Published: August 12th, 2016
Categories: Medical Cannabis
Chronic pain is hard to treat. In fact, if you talk to an actual pain doctor, they'll quickly tell you they can't cure your pain; all they can do is help you manage it. For years, the first line of defense against pain has been opiate medications, but as a result, opiate addiction and related deaths are growing at astounding rates.
Could cannabis be just as effective? Or even help people beat addiction? Let's take a look and see:
Injuries or surgical error can damage nerves resulting in neuropathic pain. When this happens, the nerves go haywire and continue to send pain signals to the brain without any external stimulus. Neuropathic pain is very individual, but for most sufferers, it is fairly constant and can feel like burning, stabbing, aching, or tingling.
A team of Canadian researchers at a Montreal pain clinic knew that a small percentage of their patients used cannabis along with their pain medication with good results, so they decided to scientifically measure the effectiveness. They chose 45 of their patients and randomly rotated them through a placebo plus cannabis with either 2.5%, 6% or 9.4% THC, in addition to their normal meds.
The patients never knew which sample they were smoking at any given time, but they were told to use each one three times a day for five days in a row before moving to the next. Precise smoking instructions were included: inhale one time for 5 seconds, hold for 10, then exhale.
Very few people dropped out of the study, there were practically no side effects, and the difference in the average pain level dropped from 6.1 on a 10 point scale when taking the placebo to 5.4 with the strongest weed.
That doesn't look like a big difference, but if you've ever been in pain, any relief is welcome. The researchers concluded that cannabis does have analgesic (pain relieving) properties, but it would probably be better used as a complementary treatment instead of a complete replacement for traditional painkillers.
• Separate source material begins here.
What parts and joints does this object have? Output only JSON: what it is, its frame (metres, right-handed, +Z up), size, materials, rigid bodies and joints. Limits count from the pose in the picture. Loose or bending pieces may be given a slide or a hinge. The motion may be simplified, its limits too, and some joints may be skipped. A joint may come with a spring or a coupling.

Israel already allows patients to use cannabis for pain relief, but researchers at the Ben-Gurion University wanted to know if cannabis improved the overall quality of life for pain patients.
They chose over 2,000 cancer and non-cancer patients who used cannabis to relieve their pain and interviewed them over the course of two years. Most (99.6%) had decided to try medical cannabis because traditional medication either didn't work or had terrible side effects. In the end, the researchers found that cannabis did, in fact, make a dramatic difference in the life of the participants.
Cannabis not only reduced the participants' pain but improved their overall mental state plus many of their other symptoms. During the trial, less than 10% of participants stopped using cannabis due to the side effects.
In 2012, over 26 million people worldwide were thought to have misused opioids on a regular basis or were outright addicted, with accidental overdoses are growing at an alarming rate. Curiously, overdoses are nearly 25% lower in US states that have legalized cannabis compared to those with restrictive policies.
A medical marijuana program called Canna Care Docs in Massachusetts took notice and is now using cannabis to treat addiction to a variety of drugs including opiates, muscle relaxers, and benzos. So far, they have treated over 80 patients by giving them cannabis to manage their symptoms while slowly tapering them off their other medications with about a 75% success rate.
While some would argue that they're only trading one drug for another, no one can deny that cannabis is safer, with fewer side effects and no chance of overdose. If nothing else, this substitution would save lives.
Although California and other states have been unofficially using cannabis to treat both pain and addiction for some time, Maine could be the first state to add heroin and painkiller addiction to the list of conditions that qualify patients to receive medical marijuana.
Over 30 people testified at a recent public hearing in Maine to let government officials know how cannabis had helped them. Most notably were a 23-year-old Britney Lashier, who reported that cannabis helped her overcome a heroin addiction and 50-year-old Joseph Legendre who told of the relief he found in cannabis after 26 years of chronic back pain.
Whether or not researchers or national governments agree, real people just like you and me are using cannabis with great success as either their sole treatment for chronic pain or to reduce the amount of painkillers they need to take. As the research catches up to the anecdotal evidence, we can only hope that this safe, effective medical option will be readily available and legal for all.